Много лет спустя, прочитав книгу Светланы Аллилуевой «Двадцать писем к другу», я узнал, что не слишком тогда обманывался на этот счет.
Грузинское, — вспоминает Светлана о своем детстве, — не культивировалось у нас в доме, отец совершенно обрусел… Брат мой Василий как-то сказал мне в те дни: «А знаешь, наш отец раньше был грузином».
И в другой главе той же книги:
Я не знаю ни одного грузина, который настолько бы забыл свои национальный черты и настолько сильно полюбил бы все русское.
Эту свою любовь к России и ко всему русскому он полагал взаимной. Где-то (кажется, у Авторханова) я прочел, что когда Берия заменил всю его охрану специально вызванными для этой цели грузинами, он немедленно отменил этот приказ, озадачив Лаврентия таким раздраженным вопросом:
— Что же, по-твоему, русские меньше любят товарища Сталина, чем грузины?
А совсем недавно мне рассказали, как Сталин пригласил к себе А.Д. Дикого и в беседе с ним (будто бы) сказал:
— Как вам удалось так замечательно сыграть меня? Ведь мы с вами до сегодняшнего дня ни разу не встречались.
— А я играл не вас, — ответил (будто бы) Алексей Денисович. — Я играл представление
И Сталину такой ответ будто бы очень понравился.
Всего этого я тогда, понятное дело, не знал. Но я чувствовал, что Сталину нравится видеть и ощущать себя не грузином, а именно вот — русским человеком старшего поколения. И не без некоторых к тому оснований подозревал, что его грузинский акцент, от которого он до последнего своего дня так и не смог избавиться и который казался мне таким обаятельным, ему самому давно уже был в тягость. Поэтому-то ему и понравился (не мог не понравиться!) Дикий.
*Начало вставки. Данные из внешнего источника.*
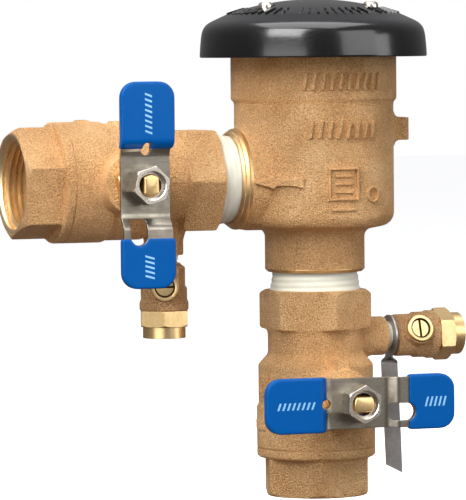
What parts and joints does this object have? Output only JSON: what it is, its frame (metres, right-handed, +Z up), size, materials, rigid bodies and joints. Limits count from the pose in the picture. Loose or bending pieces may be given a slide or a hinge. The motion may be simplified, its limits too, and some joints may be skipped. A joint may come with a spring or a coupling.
{
  "type": "pressure vacuum breaker",
  "caption": "Bronze backflow preventer with a bell canopy, a spring check and air inlet inside, lever ball valves at its inlet and outlet, and screwdriver test cocks.",
  "frame": {"origin": "centre of the inlet port at the lower ball valve's end face", "axes": "+Z up along the inlet pipe, -X out of the outlet port, -Y out of both ball valves along their stems, +X towards the inlet valve's test cock"},
  "size_m": [0.1809, 0.0936, 0.1897],
  "materials": {
    "cast_bronze": "sand-cast",
    "brass": "machined",
    "black_plastic": "glossy",
    "dark_plastic": "moulded",
    "pale_plastic": "moulded",
    "black_rubber": "moulded",
    "red_rubber": "moulded",
    "white_ptfe": "smooth",
    "white_tape": "wrapped",
    "blue_vinyl": "dipped",
    "strap_steel": "stamped",
    "bright_steel": "polished",
    "spring_steel": "drawn",
    "chromed_ball": "polished"
  },
  "bodies": {
    "assembly": {"body": "cast_bronze", "canopy": "black_plastic", "canopy_screws": "bright_steel", "bonnet": "dark_plastic", "bonnet_oring": "black_rubber", "guide_cage": "pale_plastic", "check_seat": "brass", "air_spring": "spring_steel", "check_spring": "spring_steel", "inlet_nipple": "brass", "outlet_nipple": "brass", "inlet_tape": "white_tape", "outlet_tape": "white_tape", "inlet_valve_body": "cast_bronze", "inlet_end_adapter": "cast_bronze", "inlet_ball_seats": "white_ptfe", "inlet_thrust_washer": "white_ptfe", "inlet_stem_packing": "white_ptfe", "inlet_packing_nut": "brass", "inlet_cock_body": "cast_bronze", "inlet_cock_end": "brass", "inlet_cock_seats": "white_ptfe", "inlet_cock_gland": "brass", "inlet_cock_oring": "black_rubber", "inlet_cock_tape": "white_tape", "outlet_valve_body": "cast_bronze", "outlet_end_adapter": "cast_bronze", "outlet_ball_seats": "white_ptfe", "outlet_thrust_washer": "white_ptfe", "outlet_stem_packing": "white_ptfe", "outlet_packing_nut": "brass", "outlet_cock_body": "cast_bronze", "outlet_cock_end": "brass", "outlet_cock_seats": "white_ptfe", "outlet_cock_gland": "brass", "outlet_cock_oring": "black_rubber", "outlet_cock_tape": "white_tape"},
    "inlet_shutoff": {"inlet_ball": "chromed_ball", "inlet_stem": "brass", "inlet_handle": "strap_steel", "inlet_long_grip": "blue_vinyl", "inlet_short_grip": "blue_vinyl", "inlet_handle_nut": "bright_steel"},
    "inlet_cock_plug": {"inlet_cock_ball": "chromed_ball", "inlet_cock_stem": "brass"},
    "outlet_shutoff": {"outlet_ball": "chromed_ball", "outlet_stem": "brass", "outlet_handle": "strap_steel", "outlet_long_grip": "blue_vinyl", "outlet_short_grip": "blue_vinyl", "outlet_handle_nut": "bright_steel"},
    "outlet_cock_plug": {"outlet_cock_ball": "chromed_ball", "outlet_cock_stem": "brass"},
    "air_inlet_poppet": {"air_poppet": "pale_plastic", "air_disc": "red_rubber"},
    "check_valve_poppet": {"check_poppet": "pale_plastic", "check_disc": "black_rubber", "check_retainer": "pale_plastic"},
    "hanging_strap": {"tag_strap": "strap_steel"}
  },
  "joints": [
    {"name": "inlet_handle_turn", "type": "hinge", "parent": "assembly", "child": "inlet_shutoff", "pos_m": [0, 0, 0.0381], "axis": [0, -1, 0], "range_deg": [0, 90]},
    {"name": "outlet_handle_turn", "type": "hinge", "parent": "assembly", "child": "outlet_shutoff", "pos_m": [-0.0834, 0, 0.1215], "axis": [0, -1, 0], "range_deg": [0, 90]},
    {"name": "inlet_cock_turn", "type": "hinge", "parent": "assembly", "child": "inlet_cock_plug", "pos_m": [0.0398, 0, 0.06], "axis": [0, -0.9511, 0.309], "range_deg": [0, 90]},
    {"name": "outlet_cock_turn", "type": "hinge", "parent": "assembly", "child": "outlet_cock_plug", "pos_m": [-0.0615, 0, 0.0817], "axis": [-0.3024, -0.9532, 0], "range_deg": [0, 90]},
    {"name": "air_inlet_lift", "type": "slide", "parent": "assembly", "child": "air_inlet_poppet", "axis": [0, 0, 1], "range_m": [0, 0.0059], "stiffness_N_per_m": 80, "springref_m": -0.01, "deforming": ["air_spring"]},
    {"name": "check_lift", "type": "slide", "parent": "assembly", "child": "check_valve_poppet", "axis": [0, 0, 1], "range_m": [0, 0.006], "stiffness_N_per_m": 300, "springref_m": -0.012, "deforming": ["check_spring"]},
    {"name": "strap_swing", "type": "hinge", "parent": "assembly", "child": "hanging_strap", "pos_m": [0.0305, 0, 0.06], "axis": [1, 0, 0], "range_deg": [-40, 120]}
  ]
}
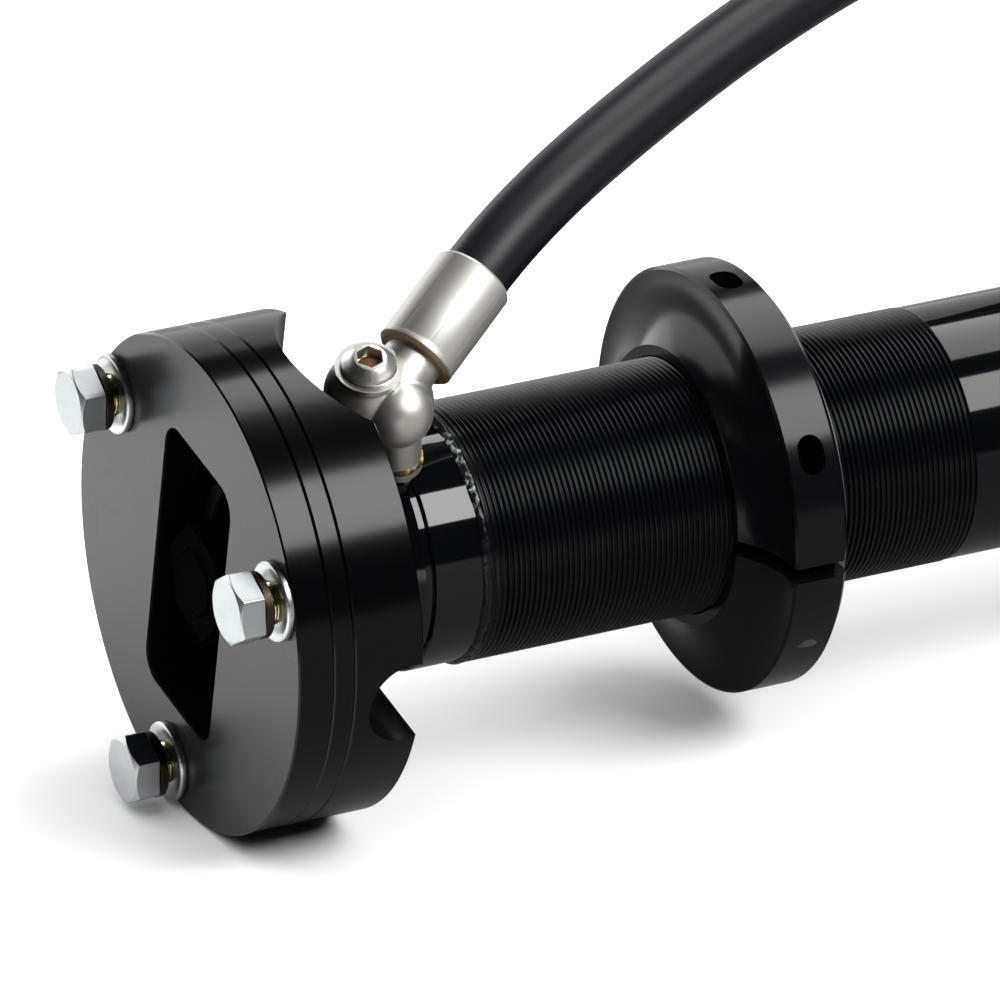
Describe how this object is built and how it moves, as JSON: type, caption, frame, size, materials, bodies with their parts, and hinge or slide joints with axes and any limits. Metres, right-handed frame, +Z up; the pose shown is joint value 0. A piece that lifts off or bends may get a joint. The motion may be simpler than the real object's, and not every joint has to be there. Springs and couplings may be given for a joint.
{
  "type": "telescopic hydraulic damper",
  "caption": "Adjustable telescopic hydraulic damper with a swivelling top mount, threaded spring perch, chrome rod, rod-end eye and a remote gas reservoir on a short hose.",
  "frame": {"origin": "centre of the top plate's front face, on the damper's axis", "axes": "+X along the damper from the top mount to the lower eye, +Z up with the damper lying on its side, +Y towards the reservoir"},
  "size_m": [0.5017, 0.16, 0.1431],
  "materials": {
    "black_anodised_satin": "satin black anodised, machined",
    "black_anodised_gloss": "gloss black, hard anodised",
    "black_thread": "satin black anodised thread",
    "zinc_bolt": "bright zinc plate",
    "zinc_washer": "bright zinc plate, stamped",
    "stainless": "cast and polished stainless steel",
    "stainless_screw": "turned stainless steel",
    "stainless_ferrule": "crimped stainless steel",
    "hose_rubber": "smooth matte rubber cover",
    "sealant": "clear cured thread sealant",
    "bearing_steel": "ground bearing steel",
    "black_oxide_steel": "black oxide, oiled",
    "chrome_rod": "hard chrome, ground",
    "turned_aluminium": "turned, plain",
    "shim_steel": "spring steel",
    "bronze_band": "bronze bearing strip",
    "seal_rubber": "moulded nitrile",
    "bump_foam": "microcellular foam",
    "nylon_ring": "black nylon",
    "blue_anodised": "blue anodised",
    "red_anodised": "red anodised",
    "brass_valve": "machined brass"
  },
  "bodies": {
    "damper_body": {"end_cap": "black_anodised_gloss", "top_stud": "black_oxide_steel", "stud_washer": "black_oxide_steel", "stud_nut": "black_oxide_steel", "damper_tube": "black_anodised_gloss", "threaded_sleeve": "black_thread", "sleeve_bead": "sealant", "seal_head": "black_anodised_gloss", "rod_bush": "bronze_band", "rod_seal": "seal_rubber", "rod_wiper": "seal_rubber", "seal_head_oring": "seal_rubber", "port_stem": "stainless", "banjo_fitting": "stainless", "banjo_seal_washer": "stainless_screw", "banjo_screw": "stainless_screw", "hose_ferrule": "stainless_ferrule", "hose": "hose_rubber", "reservoir_ferrule": "stainless_ferrule", "reservoir_union": "stainless", "reservoir_head": "black_anodised_gloss", "reservoir_tube": "black_anodised_gloss", "reservoir_end_cap": "black_anodised_gloss", "gas_valve": "brass_valve"},
    "mount_ball": {"bearing_ball": "bearing_steel"},
    "top_mount": {"top_plate": "black_anodised_satin", "spacer_plate": "black_anodised_satin", "bearing_housing": "black_anodised_satin", "bearing_race": "bearing_steel", "bearing_circlip": "black_oxide_steel", "mount_bolts": "zinc_bolt", "flat_washers": "zinc_washer", "spring_washers": "zinc_washer"},
    "thrust_ring": {"spring_thrust_ring": "nylon_ring"},
    "spring_perch": {"spring_perch": "black_anodised_satin", "pinch_screw": "black_oxide_steel"},
    "rod": {"piston_rod": "chrome_rod", "piston": "turned_aluminium", "piston_band": "bronze_band", "rebound_shims": "shim_steel", "compression_shims": "shim_steel", "piston_nut": "black_oxide_steel", "bump_stop": "bump_foam", "lower_spring_seat": "black_anodised_satin", "eye_lock_nut": "black_oxide_steel", "lower_eye": "black_anodised_satin", "lower_race": "bearing_steel", "lower_circlips": "black_oxide_steel"},
    "lower_ball": {"lower_ball": "bearing_steel", "lower_spacers": "turned_aluminium"},
    "rebound_knob": {"rebound_knob": "blue_anodised"},
    "floating_piston": {"floating_piston": "turned_aluminium", "floating_piston_oring": "seal_rubber"},
    "high_speed_knob": {"high_speed_knob": "red_anodised"},
    "low_speed_knob": {"low_speed_knob": "blue_anodised"}
  },
  "joints": [
    {"name": "mount_swivel", "type": "hinge", "parent": "damper_body", "child": "mount_ball", "pos_m": [0.01915, 0, 0], "axis": [1, 0, 0], "range_deg": [-14, 14]},
    {"name": "mount_tilt", "type": "hinge", "parent": "mount_ball", "child": "top_mount", "pos_m": [0.01915, 0, 0], "axis": [0, -0.2079, 0.9781], "range_deg": [-4, 4]},
    {"name": "perch_travel", "type": "slide", "parent": "damper_body", "child": "thrust_ring", "axis": [1, 0, 0], "range_m": [-0.035, 0.035]},
    {"name": "perch_turn", "type": "hinge", "parent": "thrust_ring", "child": "spring_perch", "pos_m": [0.115, 0, 0], "axis": [1, 0, 0], "range_deg": [-10506, 10506]},
    {"name": "rod_travel", "type": "slide", "parent": "damper_body", "child": "rod", "axis": [-1, 0, 0], "range_m": [0, 0.06]},
    {"name": "floating_piston_travel", "type": "slide", "parent": "damper_body", "child": "floating_piston", "axis": [1, 0, 0], "range_m": [0, 0.0155]},
    {"name": "lower_eye_swivel", "type": "hinge", "parent": "rod", "child": "lower_ball", "pos_m": [0.472, 0, 0], "axis": [0, 1, 0], "continuous": true},
    {"name": "rebound_adjust", "type": "hinge", "parent": "rod", "child": "rebound_knob", "pos_m": [0.445, 0, 0], "axis": [1, 0, 0], "range_deg": [0, 720]},
    {"name": "high_speed_adjust", "type": "hinge", "parent": "damper_body", "child": "high_speed_knob", "pos_m": [0.288, 0.086, -0.026], "axis": [1, 0, 0], "range_deg": [0, 720]},
    {"name": "low_speed_adjust", "type": "hinge", "parent": "damper_body", "child": "low_speed_knob", "pos_m": [0.285, 0.086, -0.026], "axis": [1, 0, 0], "range_deg": [0, 1080]}
  ],
  "couplings": [
    {"joint": "perch_turn", "follows": "perch_travel", "rad_per_m": 5236},
    {"joint": "floating_piston_travel", "follows": "rod_travel", "ratio": 0.25}
  ]
}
Что касается меня, то мне нравились оба. Геловани чаровал меня своей грузинской внешностью и акцентом. Дикий — потрясающим актерским мастерством, благодаря которому Сталин у него и без акцента оставался Сталиным — бесконечно близким и родным, узнаваемым в каждом своем, таком индивидуальном, таком неповторимом, скупом и выразительном жесте, в ритме фразы, в медлительности его речи, в характерных сталинских паузах, словно нарочно оставляющих собеседнику время для того, чтобы тот мог понять, вобрать в себя и в должной мере оценить всю мудрость сказанного вождем.
Эти сталинские двойники (Дикий и Геловани) были очень разные. Но я полюбил обоих, потому что и за тем и за другим для меня стоял — ОН. Каждый был обаятелен по-своему. Но это было не их, а — ЕГО обаяние. Они были только проводниками этого обаяния, а источником его был — ОН.
Помню, в каком-то фильме (кажется, это было «Падение Берлина») герой с ярко выраженной русопятской внешностью (его играл замечательный актер Борис Андреев), представляясь Сталину, настолько обалдел от счастья, что у него напрочь вылетело из головы имя и отчество вождя.
— Здравствуйте, — в растерянности пролепетал он, — Виссарион Иванович.
Сталин (в тот раз это опять был возвращенный из немилости Геловани) с доброй улыбкой протянул ему руку для рукопожатия и мягко поправил:
— Это отца моего звали Виссарион Иванович. А я — Ёсиф Виссарионович.
Обмолвка, спровоцировавшая эту реплику, не казалась нарочитой, искусственно подогнанной к имени и отчеству сталинского отца. Она была живой, достоверной, можно даже сказать — художественной. Из уст героя, которого играл Борис Андреев, она вырвалась естественно: этот человек, если уж случилось бы ему в растерянности запамятовать имя вождя, мог обмолвиться только так, и никак иначе. Какое еще отчество могло прийти ему на ум в этот критический момент? Только «Иванович» — и никакое другое.
У меня был дядя (строго говоря, не дядя, а муж моей тетки), которого звали Исаак Аронович. Он работал главбухом на каком-то заводе. Работал он там много лет, рабочие хорошо его знали, относились к нему уважительно и звали его — даже за глаза — по имени-отчеству. Но запомнить настоящее его имя и отчество решительно не могли. Они звали его Иваном Моисеевичем. Отчество «Моисеевич» было для них как бы верхним, последним пределом «нерусскости». До «Ароновича» им было уже не дотянуться.